Los Condores viewpoint is located on a hill just outside of El Chaltén, about a 30-40 minute hike from the town center. The trail is well-marked and easy to follow, and the hike is relatively easy. Once you reach the top of the hill, you’ll be rewarded with a breathtaking view of the valley below, with the Fitz Roy mountain range in the distance. The viewpoint is named after the Andean condors, which are often seen soaring through the valley.

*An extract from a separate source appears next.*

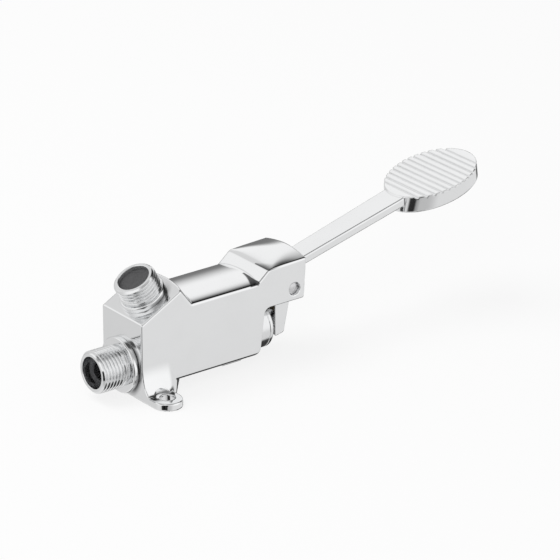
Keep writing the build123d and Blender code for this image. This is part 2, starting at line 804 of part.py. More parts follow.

Las Aguilas viewpoint is located further up the same hill as Los Condores, and the trail branches off about halfway up. The hike to Las Aguilas is slightly more difficult than the hike to Los Condores, with steeper inclines and more rugged terrain. However, the view from the top is even more stunning, with a panoramic view of the Fitz Roy mountain range, the Rio de las Vueltas valley, and the surrounding peaks and glaciers. The viewpoint is named after the eagles that are sometimes seen in the area.

Day 5 – El Chalten

Cerro Torre Viewpoint

Take a half-day hike to the Cerro Torre viewpoint, which offers stunning views of Cerro Torre and the surrounding mountains. The trail is around 9 km round-trip and takes around 3-4 hours to complete.

Day 6 – El Chalten

Today you’ll be given a choice between two hikes because you’re on such a short schedule. The final destination of both hikes is Laguna de Los Tres, but from different angles. So it depends on your skill level what you’d prefer to do and how tired you are from the day before.

Fitz Roy Trek

Spend the day hiking to Fitz Roy, another iconic peak in the area. The trail is around 26 km round-trip and takes around 8-10 hours to complete. The final destination is Laguna de los Tres

Laguna De Los Tres

Take a full-day hike to Laguna de los Tres, one of the most popular hikes in El Chaltén. The trail is around 20 km round-trip and takes between 7-9 hours to complete. The reward is a stunning view of Mount Fitz Roy and the surrounding glaciers.

Day 7 – Last Day

Take advantage of your last day and depending on what time your flight is enjoy your last day before driving back to El Calafate Airport.